** START OF Raw data **
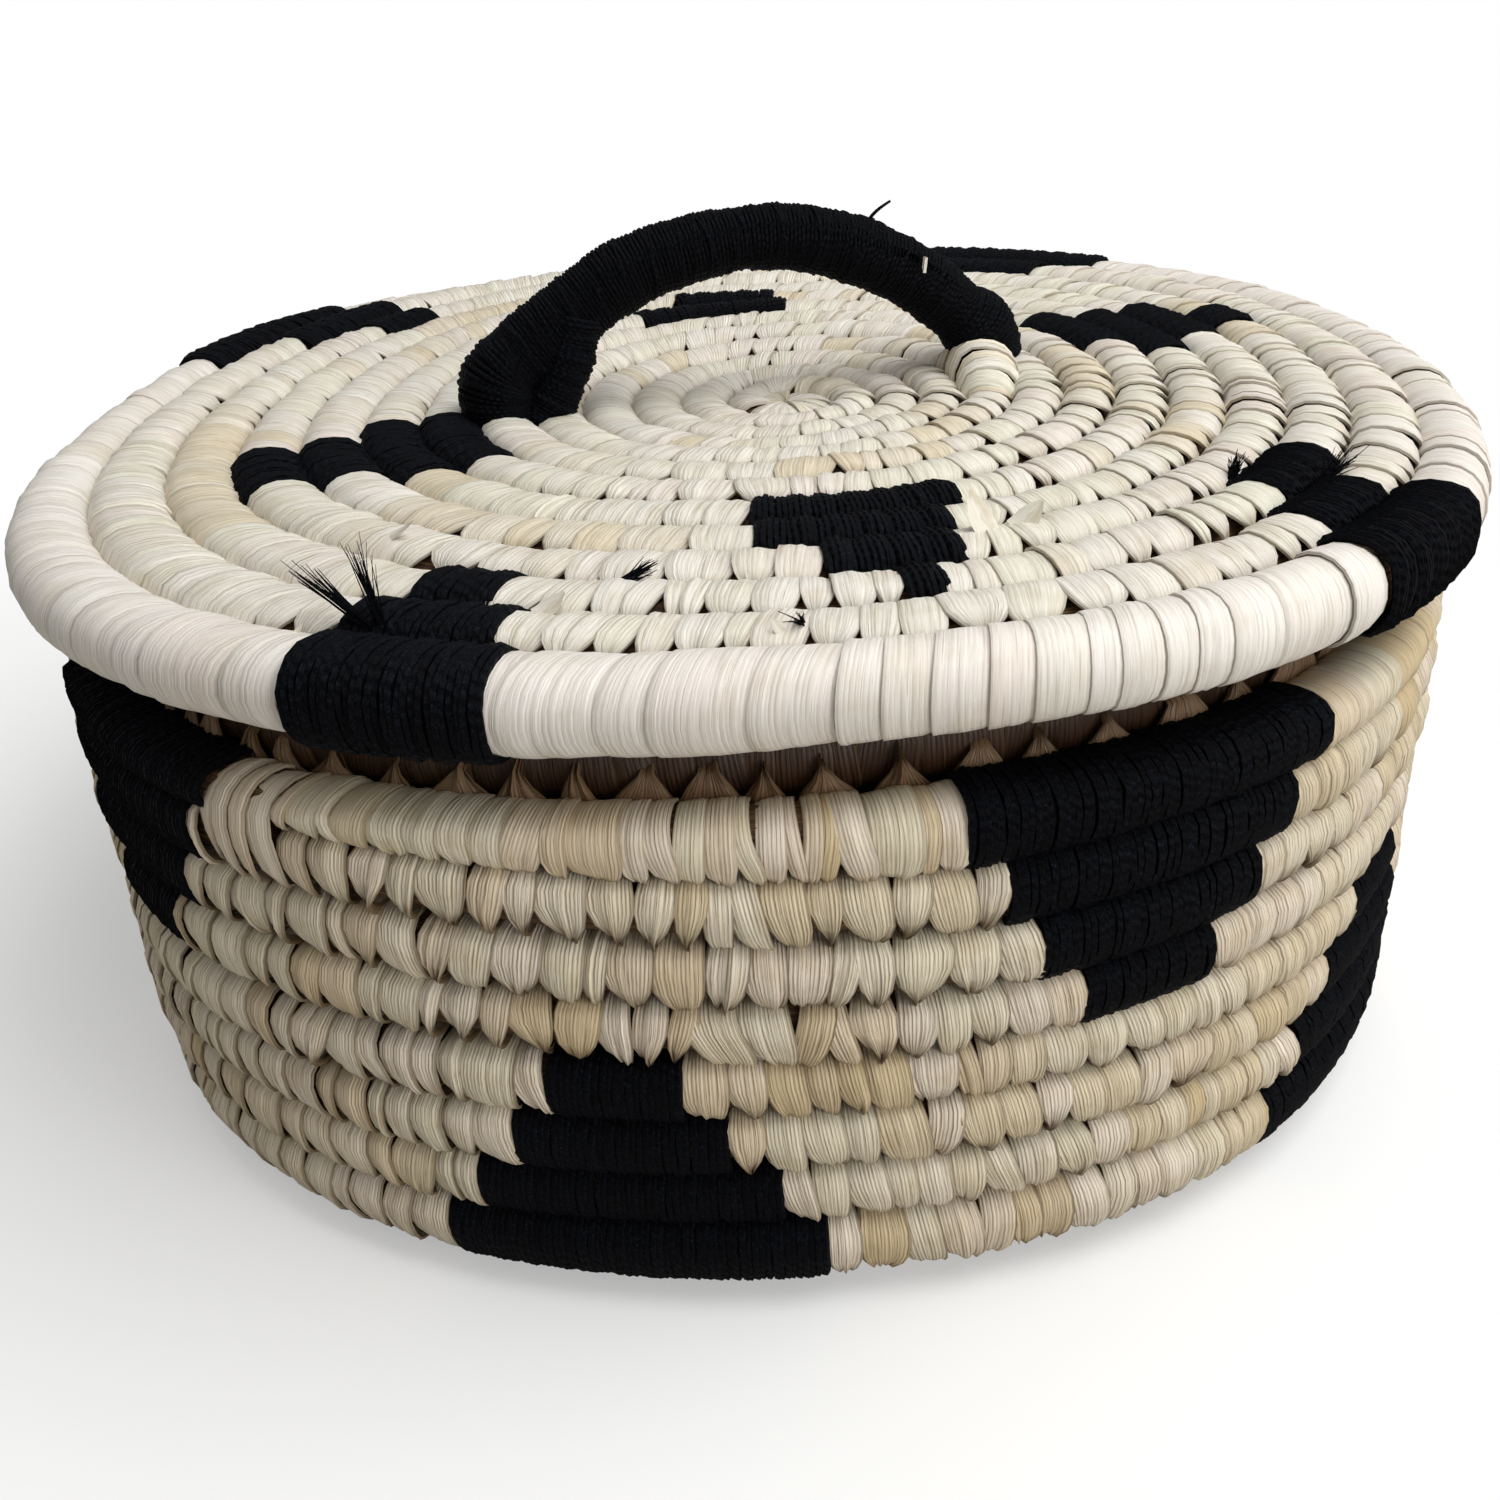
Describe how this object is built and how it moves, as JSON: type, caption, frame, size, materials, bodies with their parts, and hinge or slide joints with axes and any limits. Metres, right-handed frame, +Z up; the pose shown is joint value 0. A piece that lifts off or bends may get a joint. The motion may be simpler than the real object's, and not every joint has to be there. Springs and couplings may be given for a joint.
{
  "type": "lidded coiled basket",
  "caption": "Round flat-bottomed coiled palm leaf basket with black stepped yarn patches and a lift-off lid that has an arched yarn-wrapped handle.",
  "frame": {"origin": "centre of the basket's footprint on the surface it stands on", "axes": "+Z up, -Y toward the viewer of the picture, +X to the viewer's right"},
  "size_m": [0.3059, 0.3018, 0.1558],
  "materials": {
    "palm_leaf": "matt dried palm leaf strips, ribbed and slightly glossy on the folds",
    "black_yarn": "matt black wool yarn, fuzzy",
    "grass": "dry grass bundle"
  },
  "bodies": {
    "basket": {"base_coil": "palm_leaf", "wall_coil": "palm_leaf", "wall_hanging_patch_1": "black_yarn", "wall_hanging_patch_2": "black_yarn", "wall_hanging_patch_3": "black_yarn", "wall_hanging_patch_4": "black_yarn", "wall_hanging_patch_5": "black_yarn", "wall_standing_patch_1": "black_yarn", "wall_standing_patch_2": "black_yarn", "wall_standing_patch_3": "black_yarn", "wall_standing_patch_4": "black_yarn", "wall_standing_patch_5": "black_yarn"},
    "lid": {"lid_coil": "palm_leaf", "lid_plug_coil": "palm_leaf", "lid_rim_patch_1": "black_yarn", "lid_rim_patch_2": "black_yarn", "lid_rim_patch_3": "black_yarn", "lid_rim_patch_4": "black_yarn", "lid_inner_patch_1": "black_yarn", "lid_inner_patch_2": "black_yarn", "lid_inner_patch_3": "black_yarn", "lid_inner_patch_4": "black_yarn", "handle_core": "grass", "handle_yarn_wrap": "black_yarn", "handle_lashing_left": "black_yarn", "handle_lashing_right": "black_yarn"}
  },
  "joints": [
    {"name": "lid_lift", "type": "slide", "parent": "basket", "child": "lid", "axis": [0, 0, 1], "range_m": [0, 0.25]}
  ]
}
** END OF Raw data **
Stated exercise >>
Quote the entire listing above exactly.

Full answer >>
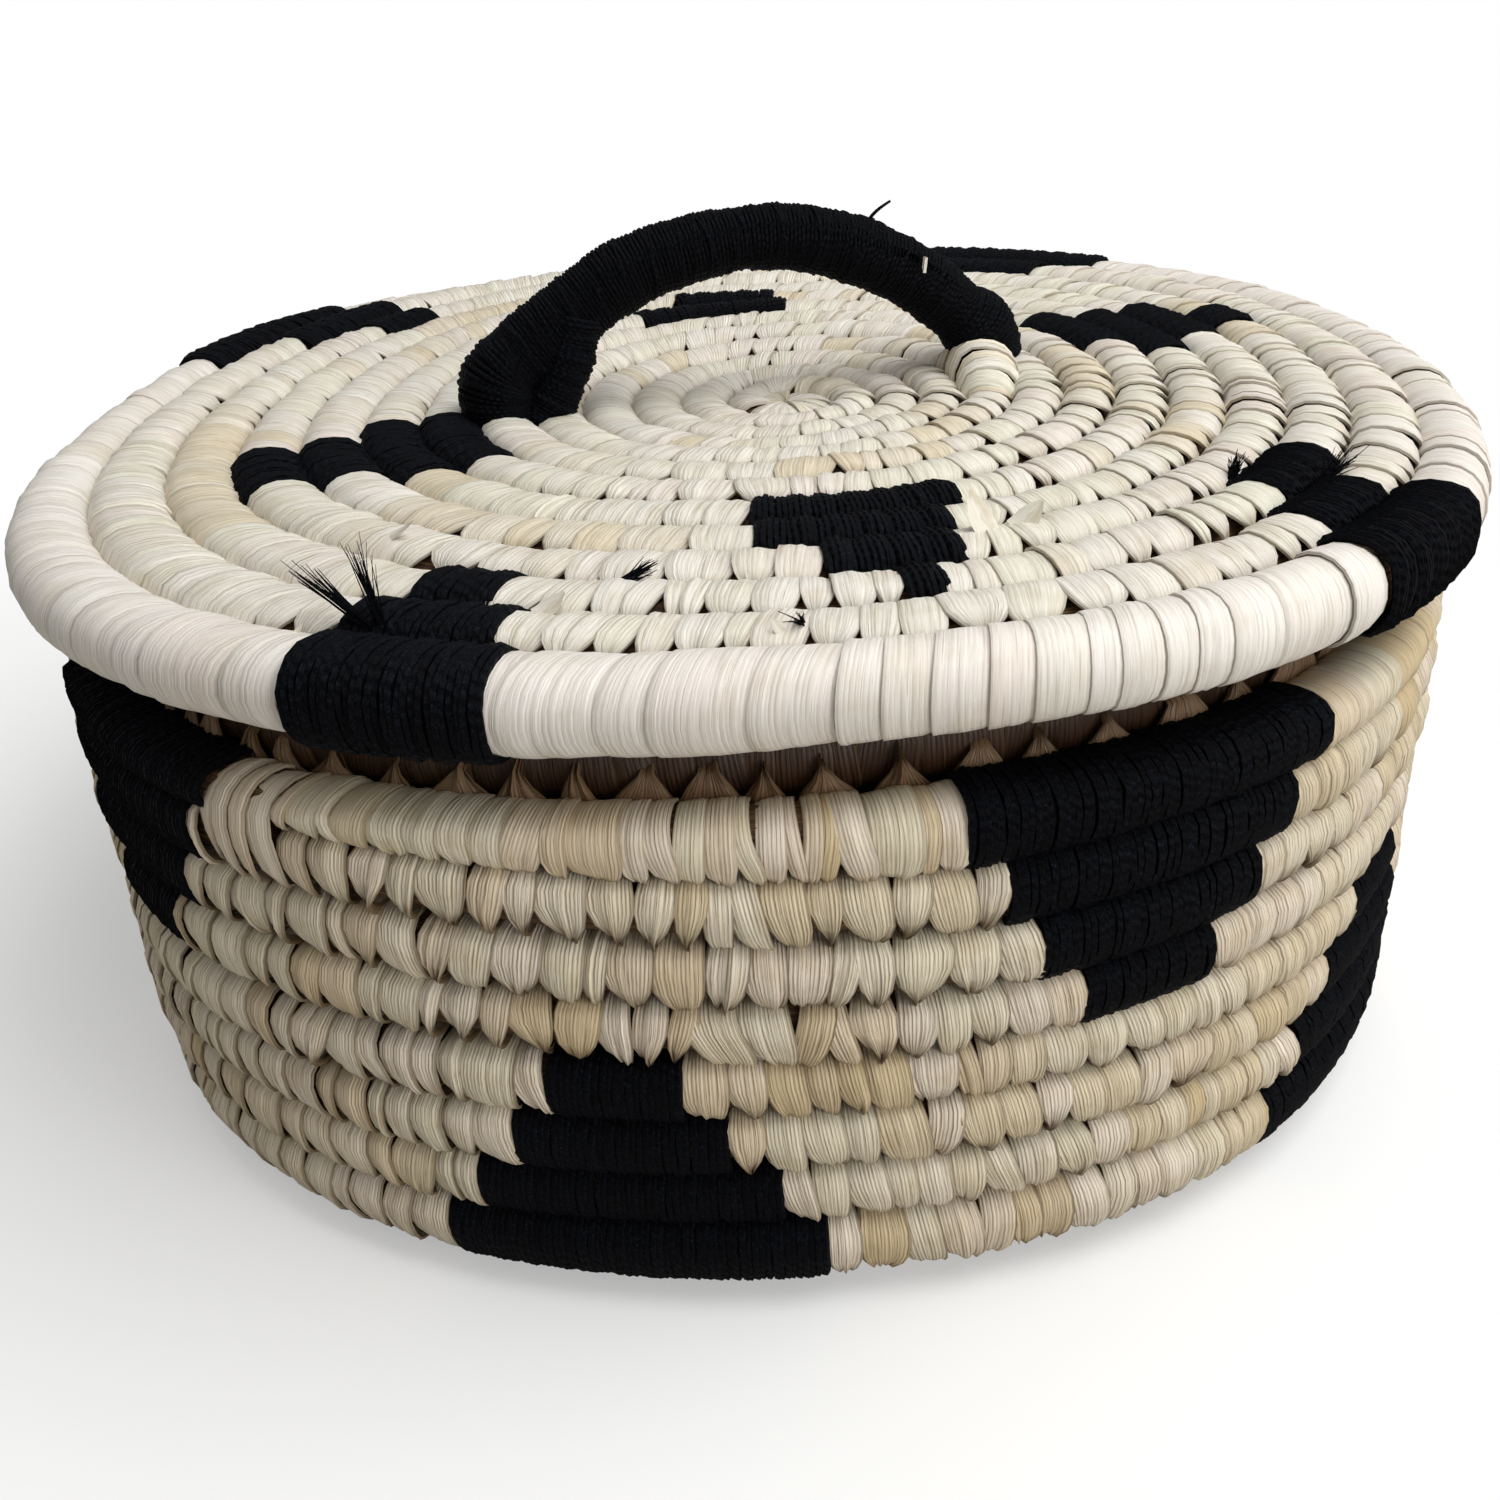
Describe how this object is built and how it moves, as JSON: type, caption, frame, size, materials, bodies with their parts, and hinge or slide joints with axes and any limits. Metres, right-handed frame, +Z up; the pose shown is joint value 0. A piece that lifts off or bends may get a joint. The motion may be simpler than the real object's, and not every joint has to be there. Springs and couplings may be given for a joint.
{
  "type": "lidded coiled basket",
  "caption": "Round flat-bottomed coiled palm leaf basket with black stepped yarn patches and a lift-off lid that has an arched yarn-wrapped handle.",
  "frame": {"origin": "centre of the basket's footprint on the surface it stands on", "axes": "+Z up, -Y toward the viewer of the picture, +X to the viewer's right"},
  "size_m": [0.3059, 0.3018, 0.1558],
  "materials": {
    "palm_leaf": "matt dried palm leaf strips, ribbed and slightly glossy on the folds",
    "black_yarn": "matt black wool yarn, fuzzy",
    "grass": "dry grass bundle"
  },
  "bodies": {
    "basket": {"base_coil": "palm_leaf", "wall_coil": "palm_leaf", "wall_hanging_patch_1": "black_yarn", "wall_hanging_patch_2": "black_yarn", "wall_hanging_patch_3": "black_yarn", "wall_hanging_patch_4": "black_yarn", "wall_hanging_patch_5": "black_yarn", "wall_standing_patch_1": "black_yarn", "wall_standing_patch_2": "black_yarn", "wall_standing_patch_3": "black_yarn", "wall_standing_patch_4": "black_yarn", "wall_standing_patch_5": "black_yarn"},
    "lid": {"lid_coil": "palm_leaf", "lid_plug_coil": "palm_leaf", "lid_rim_patch_1": "black_yarn", "lid_rim_patch_2": "black_yarn", "lid_rim_patch_3": "black_yarn", "lid_rim_patch_4": "black_yarn", "lid_inner_patch_1": "black_yarn", "lid_inner_patch_2": "black_yarn", "lid_inner_patch_3": "black_yarn", "lid_inner_patch_4": "black_yarn", "handle_core": "grass", "handle_yarn_wrap": "black_yarn", "handle_lashing_left": "black_yarn", "handle_lashing_right": "black_yarn"}
  },
  "joints": [
    {"name": "lid_lift", "type": "slide", "parent": "basket", "child": "lid", "axis": [0, 0, 1], "range_m": [0, 0.25]}
  ]
}